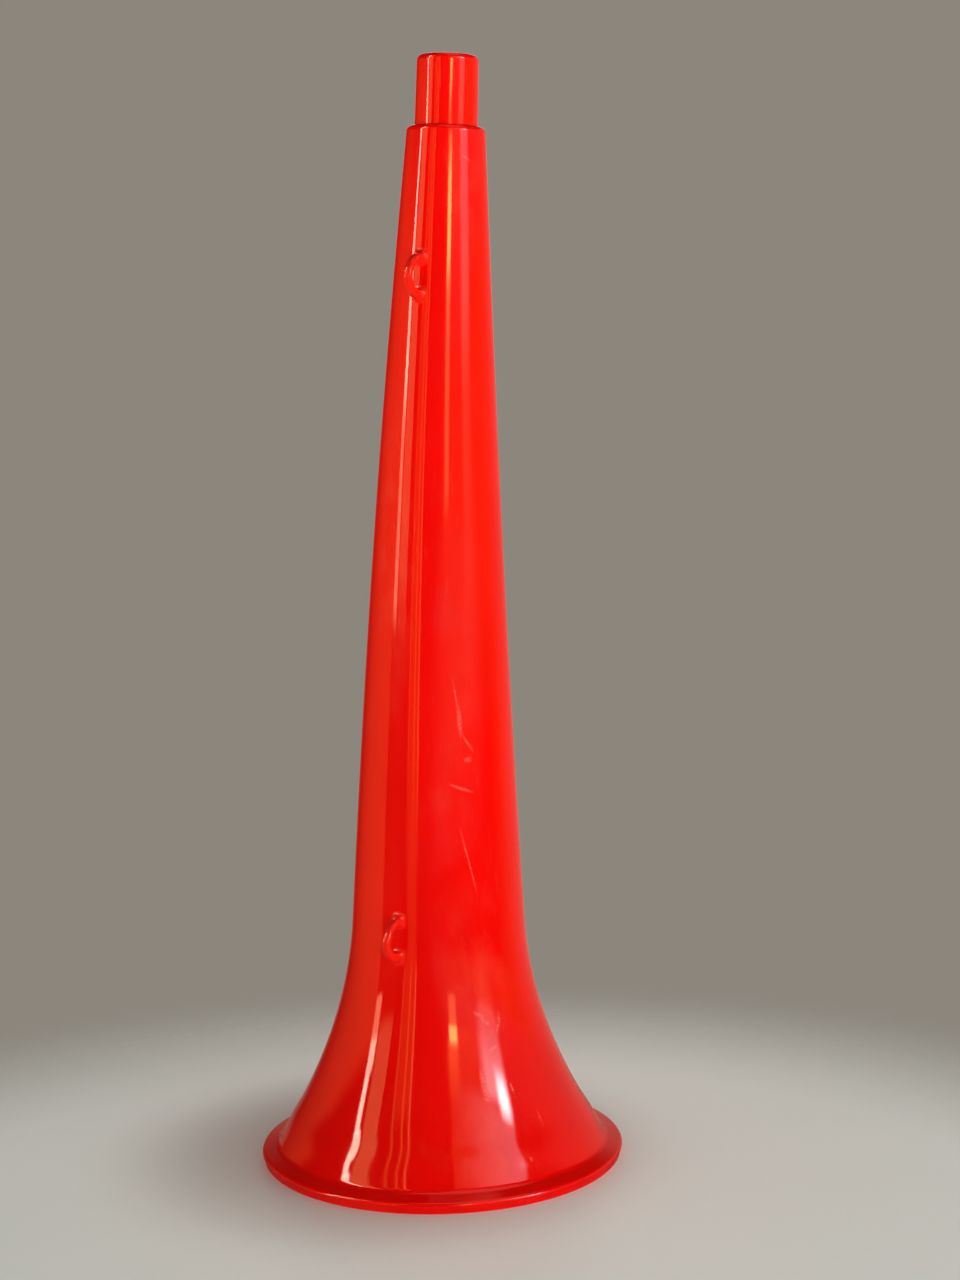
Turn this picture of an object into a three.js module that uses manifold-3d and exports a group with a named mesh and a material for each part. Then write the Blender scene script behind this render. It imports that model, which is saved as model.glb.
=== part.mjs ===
// A lip-blown stadium horn of glossy red plastic, standing on its bell.
// It is two mouldings: the horn body, with its flared bell, rim flange and two lanyard loops in one
// piece, and a plug-in mouthpiece whose tapered shank sits in a socket in the horn's neck.
// Millimetres, +Z up the horn. The origin is the centre of the bell's rim, on the plane it stands on.
// The lanyard loops stand out towards -Y.
import * as THREE from 'three';
import { mergeVertices } from 'three/addons/utils/BufferGeometryUtils.js';
import Module from 'manifold-3d';

// Horn body
const neckHeight = 356.5;        // from the rim's foot to the flat end of the neck
const bellRadius = 63.6;         // outside of the rim flange
const tubeFootRadius = 30.2;     // outside, where the flare runs out into the tube
const flareHeight = 84;          // the flare runs from the rim up to here
const tubeSwell = 0.3;           // the tube's sides bulge this much at mid height
const wall = 2;                  // thickness of the body's wall

// Bow of the moulding: the horn curves to one side as it rises
const neckSway = 9.5;            // how far the neck's centre stands off the bell's axis
const bowTurnDegrees = 26;       // direction of the bow, from +X towards +Y

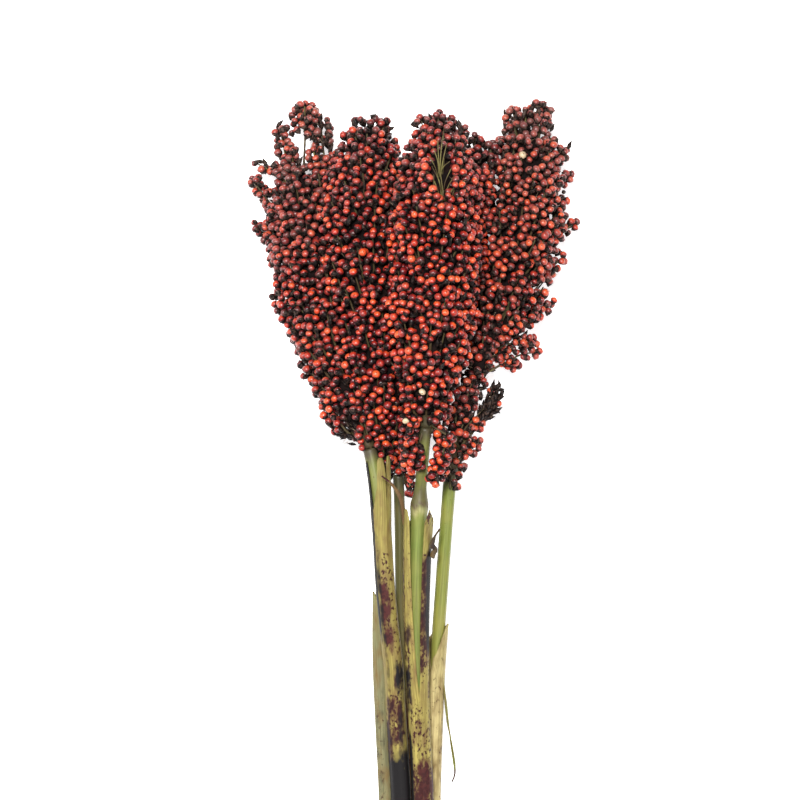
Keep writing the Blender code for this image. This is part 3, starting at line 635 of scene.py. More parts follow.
band = [band_point(a) for a in np.linspace(0, 2 * math.pi, BAND_POINTS, endpoint=False)]
band_middle = np.mean(band, axis=0)
turns = []
for k in range(TIE_TURNS * BAND_POINTS + 1):
    x, z = band[k % BAND_POINTS]
    out = np.array([x, z]) - band_middle
    out *= 1 + TWINE_RADIUS / np.linalg.norm(out)
    y = TIE_Y + TIE_PITCH * (k / BAND_POINTS - TIE_TURNS / 2)
    turns.append((band_middle[0] + out[0], y, band_middle[1] + out[1]))
top_x, _, top_z = turns[BAND_POINTS // 4]
knot = np.array(KNOT_STEPS) + (top_x, TIE_Y, top_z)
strands = []
for route, count in ((turns[::3], len(turns)), (smooth_path(knot, KNOT_POINTS), KNOT_POINTS)):
    path = smooth_path(route, count)
    along, right, up = frames_along(path)
    for ply in range(3):
        phase = run_along(path) / STRAND_TWIST * 2 * math.pi + ply * 2 * math.pi / 3
        offset = right * np.cos(phase)[:, None] + up * np.sin(phase)[:, None]
        middle = path + offset * (TWINE_RADIUS - STRAND_RADIUS)
        strands.append(rings_round(middle, [STRAND_RADIUS] * len(path), STRAND_SIDES))
tie = skin("tie_twine", strands, twine_finish())
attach(tie, "root")
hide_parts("tie")


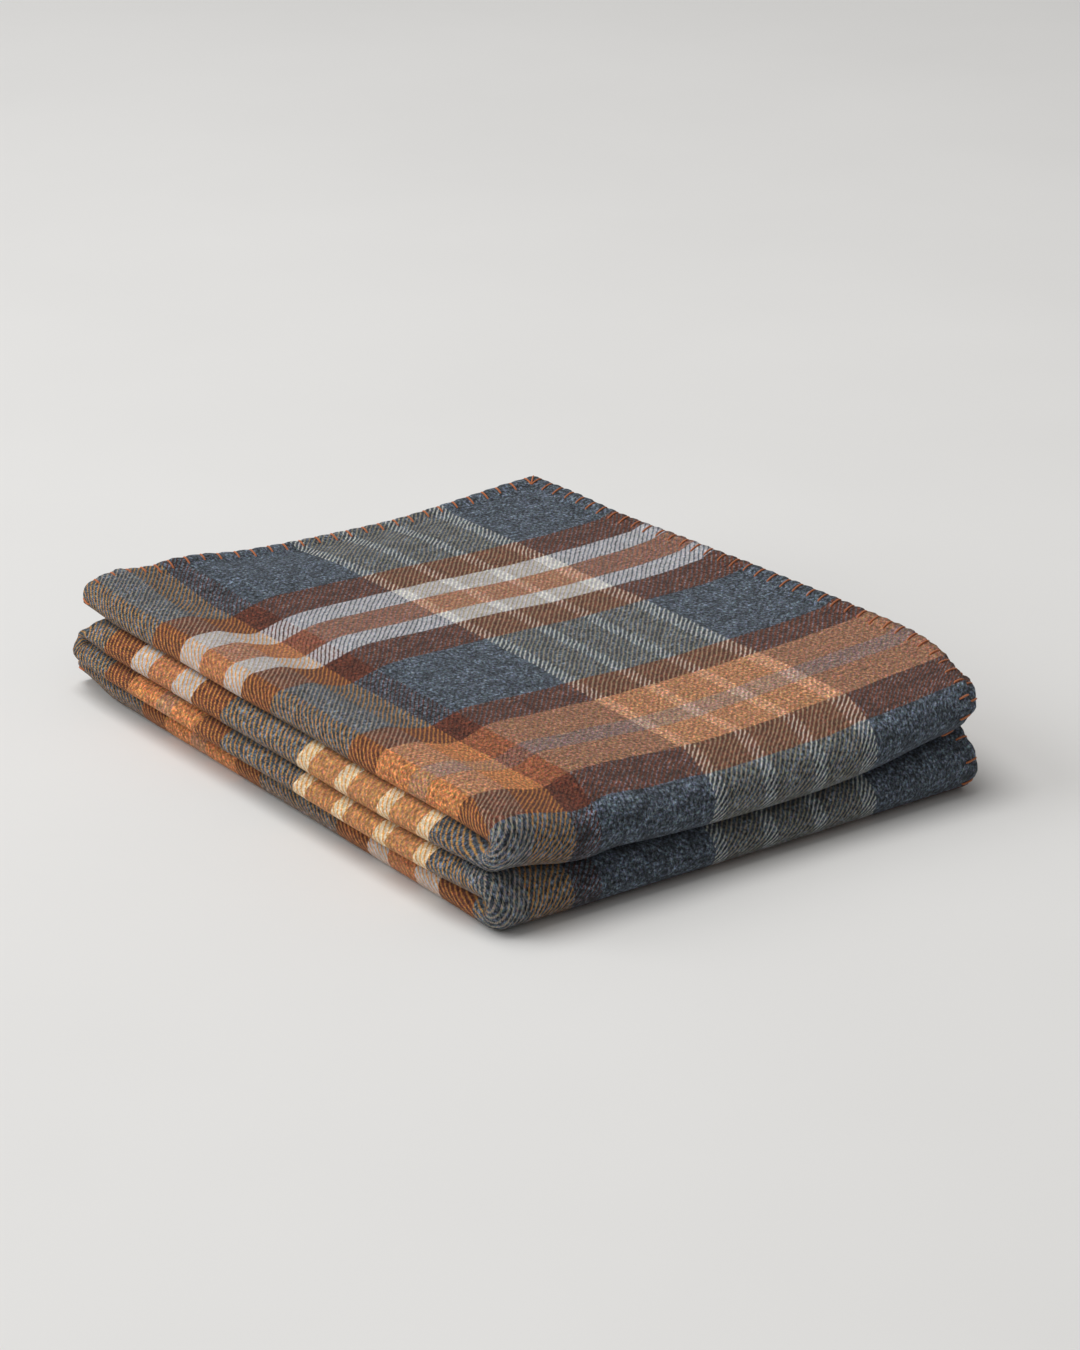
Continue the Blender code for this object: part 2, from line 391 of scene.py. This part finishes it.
def cloth_piece(material):
    """The whole cloth as one closed sheet: its two faces and the rim between them."""
    us = steps(U_STARTS, ACROSS, ACROSS_STEPS)
    ss = steps(S_STARTS, ALONG, ALONG_STEPS)
    rows, cols = len(ss), len(us)
    u, s = (grid.ravel() for grid in np.meshgrid(us, ss))
    faces_at = [surface(u, s, np.full_like(u, half)) for half in (CLOTH / 2, -CLOTH / 2)]
    points = np.concatenate(faces_at)
    grid = np.arange(rows * cols).reshape(rows, cols)
    top = np.stack([grid[:-1, :-1], grid[:-1, 1:], grid[1:, 1:], grid[1:, :-1]], axis=-1).reshape(-1, 4)
    under = top[:, ::-1] + rows * cols
    outline = np.concatenate([grid[0, :], grid[1:, -1], grid[-1, -2::-1], grid[-2:0:-1, 0]])
    after = np.roll(outline, -1)
    rim = np.stack([outline, outline + rows * cols, after + rows * cols, after], axis=-1)
    quads = np.concatenate([top, under, rim])
    mesh = bpy.data.meshes.new("wool_cloth")
    mesh.from_pydata(points.tolist(), [], quads.tolist())
    flat = np.stack([cloth_u(u, s), cloth_v(u, s)], axis=1)
    flat = np.concatenate([flat, flat]).astype(np.float32)
    layer = mesh.uv_layers.new(name="cloth")
    layer.data.foreach_set("uv", flat[quads.ravel()].ravel())
    mesh.shade_smooth()
    return new_piece("wool_blanket_cloth", mesh, material)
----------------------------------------
**Prompt:**
Please output the complete data exactly.

**Output of the task:**
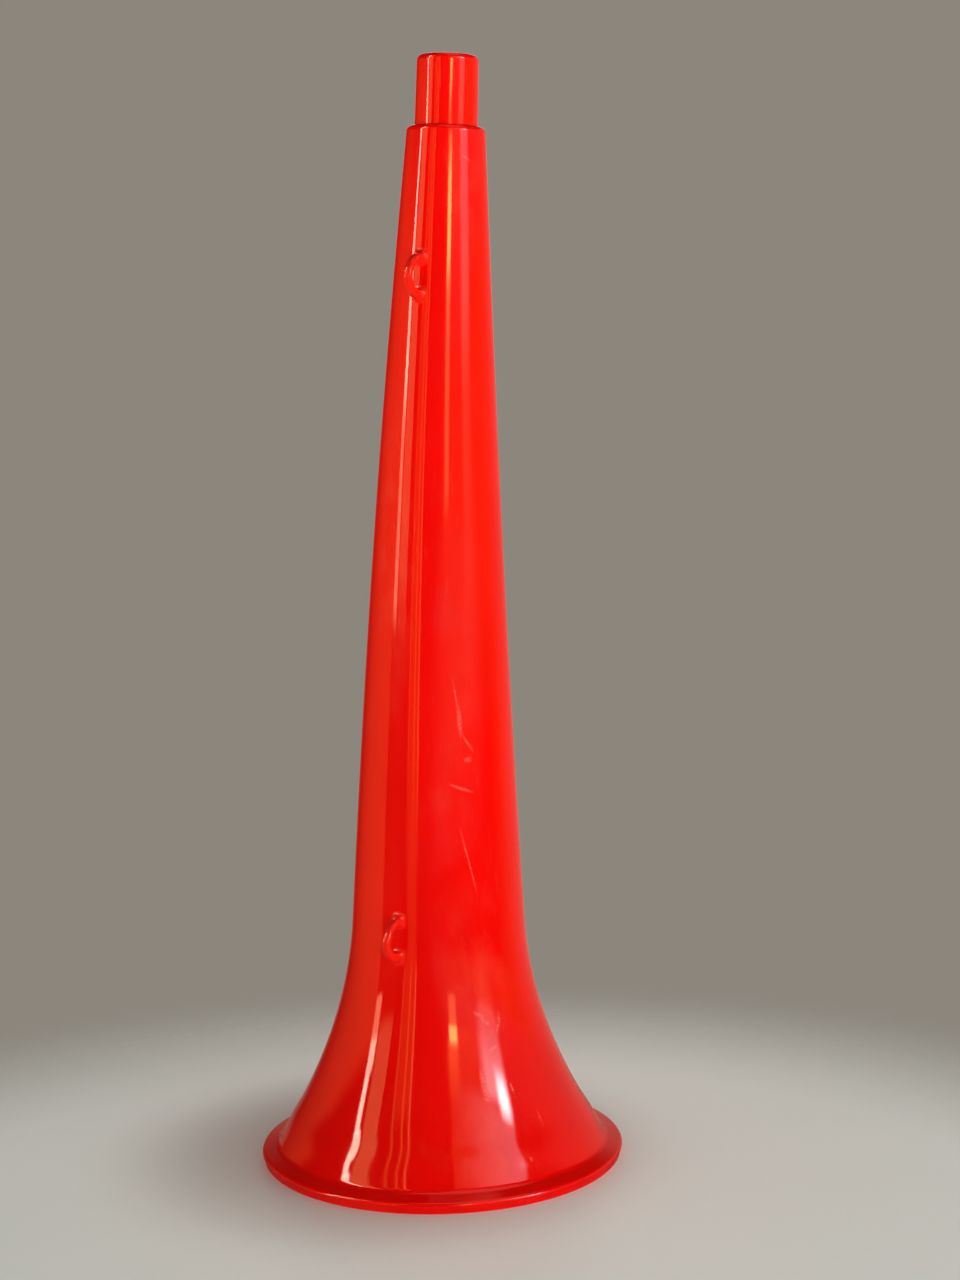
Turn this picture of an object into a three.js module that uses manifold-3d and exports a group with a named mesh and a material for each part. Then write the Blender scene script behind this render. It imports that model, which is saved as model.glb.
=== part.mjs ===
// A lip-blown stadium horn of glossy red plastic, standing on its bell.
// It is two mouldings: the horn body, with its flared bell, rim flange and two lanyard loops in one
// piece, and a plug-in mouthpiece whose tapered shank sits in a socket in the horn's neck.
// Millimetres, +Z up the horn. The origin is the centre of the bell's rim, on the plane it stands on.
// The lanyard loops stand out towards -Y.
import * as THREE from 'three';
import { mergeVertices } from 'three/addons/utils/BufferGeometryUtils.js';
import Module from 'manifold-3d';

// Horn body
const neckHeight = 356.5;        // from the rim's foot to the flat end of the neck
const bellRadius = 63.6;         // outside of the rim flange
const tubeFootRadius = 30.2;     // outside, where the flare runs out into the tube
const flareHeight = 84;          // the flare runs from the rim up to here
const tubeSwell = 0.3;           // the tube's sides bulge this much at mid height
const wall = 2;                  // thickness of the body's wall

// Bow of the moulding: the horn curves to one side as it rises
const neckSway = 9.5;            // how far the neck's centre stands off the bell's axis
const bowTurnDegrees = 26;       // direction of the bow, from +X towards +Y

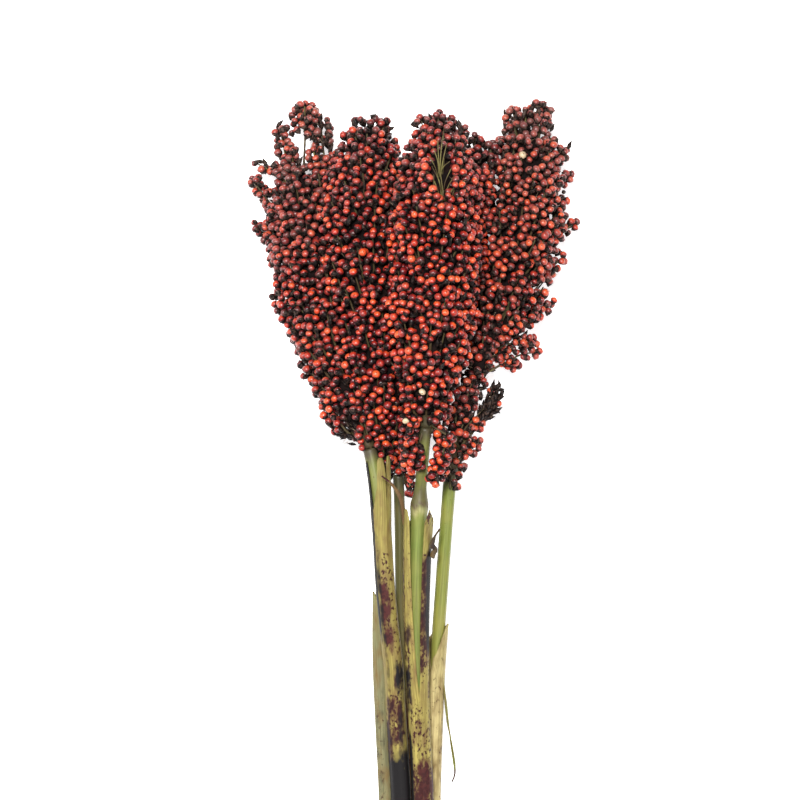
Keep writing the Blender code for this image. This is part 3, starting at line 635 of scene.py. More parts follow.
band = [band_point(a) for a in np.linspace(0, 2 * math.pi, BAND_POINTS, endpoint=False)]
band_middle = np.mean(band, axis=0)
turns = []
for k in range(TIE_TURNS * BAND_POINTS + 1):
    x, z = band[k % BAND_POINTS]
    out = np.array([x, z]) - band_middle
    out *= 1 + TWINE_RADIUS / np.linalg.norm(out)
    y = TIE_Y + TIE_PITCH * (k / BAND_POINTS - TIE_TURNS / 2)
    turns.append((band_middle[0] + out[0], y, band_middle[1] + out[1]))
top_x, _, top_z = turns[BAND_POINTS // 4]
knot = np.array(KNOT_STEPS) + (top_x, TIE_Y, top_z)
strands = []
for route, count in ((turns[::3], len(turns)), (smooth_path(knot, KNOT_POINTS), KNOT_POINTS)):
    path = smooth_path(route, count)
    along, right, up = frames_along(path)
    for ply in range(3):
        phase = run_along(path) / STRAND_TWIST * 2 * math.pi + ply * 2 * math.pi / 3
        offset = right * np.cos(phase)[:, None] + up * np.sin(phase)[:, None]
        middle = path + offset * (TWINE_RADIUS - STRAND_RADIUS)
        strands.append(rings_round(middle, [STRAND_RADIUS] * len(path), STRAND_SIDES))
tie = skin("tie_twine", strands, twine_finish())
attach(tie, "root")
hide_parts("tie")


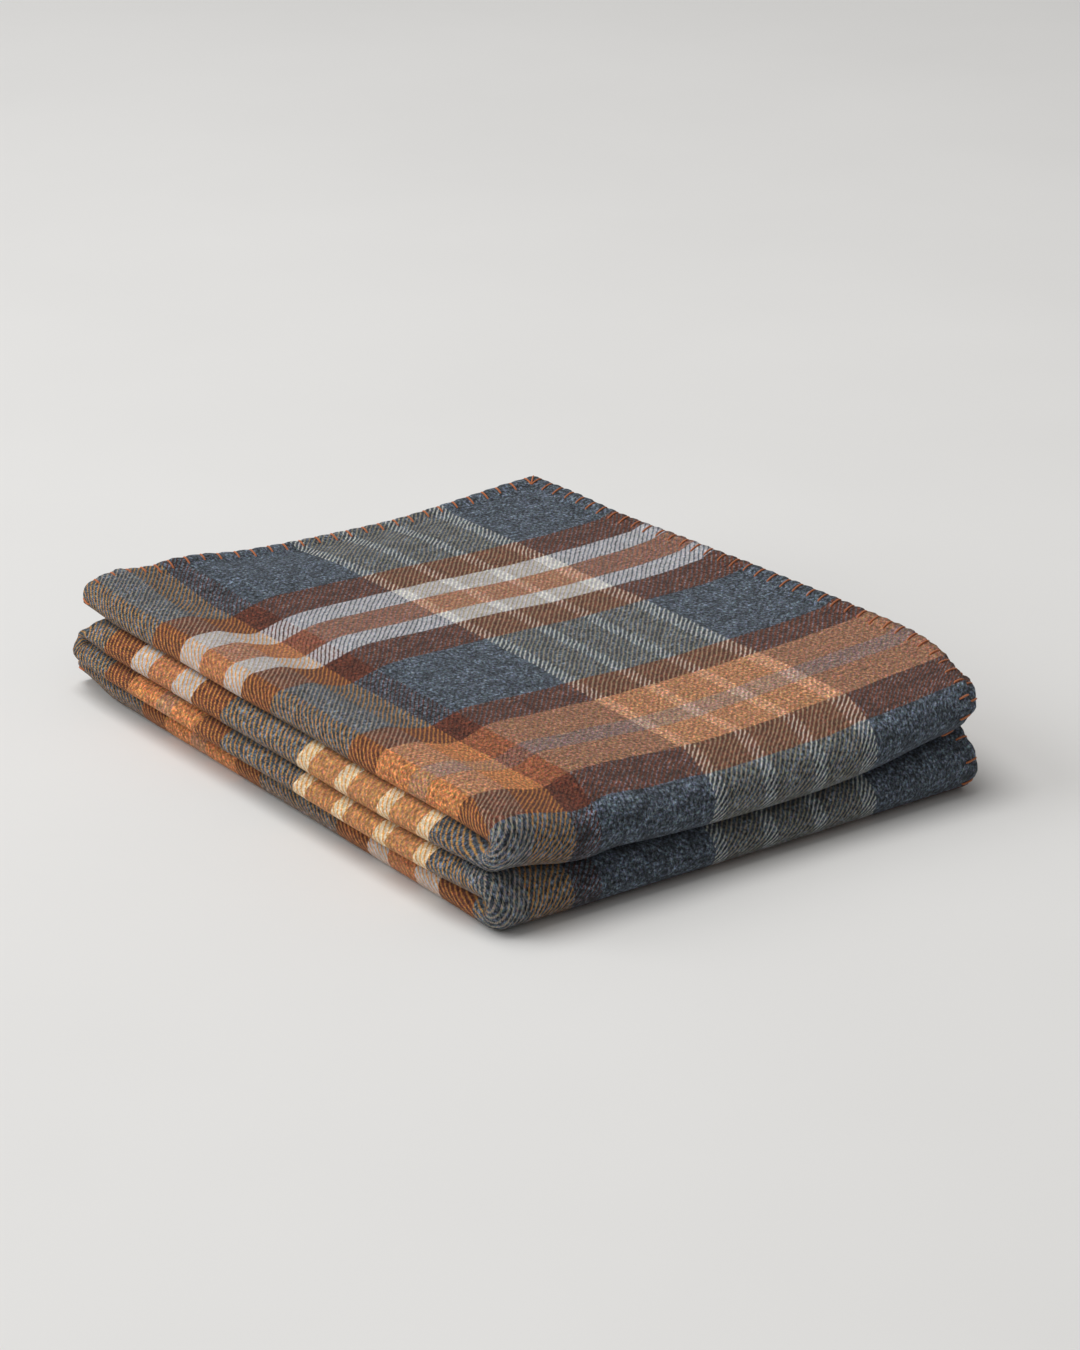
Continue the Blender code for this object: part 2, from line 391 of scene.py. This part finishes it.
def cloth_piece(material):
    """The whole cloth as one closed sheet: its two faces and the rim between them."""
    us = steps(U_STARTS, ACROSS, ACROSS_STEPS)
    ss = steps(S_STARTS, ALONG, ALONG_STEPS)
    rows, cols = len(ss), len(us)
    u, s = (grid.ravel() for grid in np.meshgrid(us, ss))
    faces_at = [surface(u, s, np.full_like(u, half)) for half in (CLOTH / 2, -CLOTH / 2)]
    points = np.concatenate(faces_at)
    grid = np.arange(rows * cols).reshape(rows, cols)
    top = np.stack([grid[:-1, :-1], grid[:-1, 1:], grid[1:, 1:], grid[1:, :-1]], axis=-1).reshape(-1, 4)
    under = top[:, ::-1] + rows * cols
    outline = np.concatenate([grid[0, :], grid[1:, -1], grid[-1, -2::-1], grid[-2:0:-1, 0]])
    after = np.roll(outline, -1)
    rim = np.stack([outline, outline + rows * cols, after + rows * cols, after], axis=-1)
    quads = np.concatenate([top, under, rim])
    mesh = bpy.data.meshes.new("wool_cloth")
    mesh.from_pydata(points.tolist(), [], quads.tolist())
    flat = np.stack([cloth_u(u, s), cloth_v(u, s)], axis=1)
    flat = np.concatenate([flat, flat]).astype(np.float32)
    layer = mesh.uv_layers.new(name="cloth")
    layer.data.foreach_set("uv", flat[quads.ravel()].ravel())
    mesh.shade_smooth()
    return new_piece("wool_blanket_cloth", mesh, material)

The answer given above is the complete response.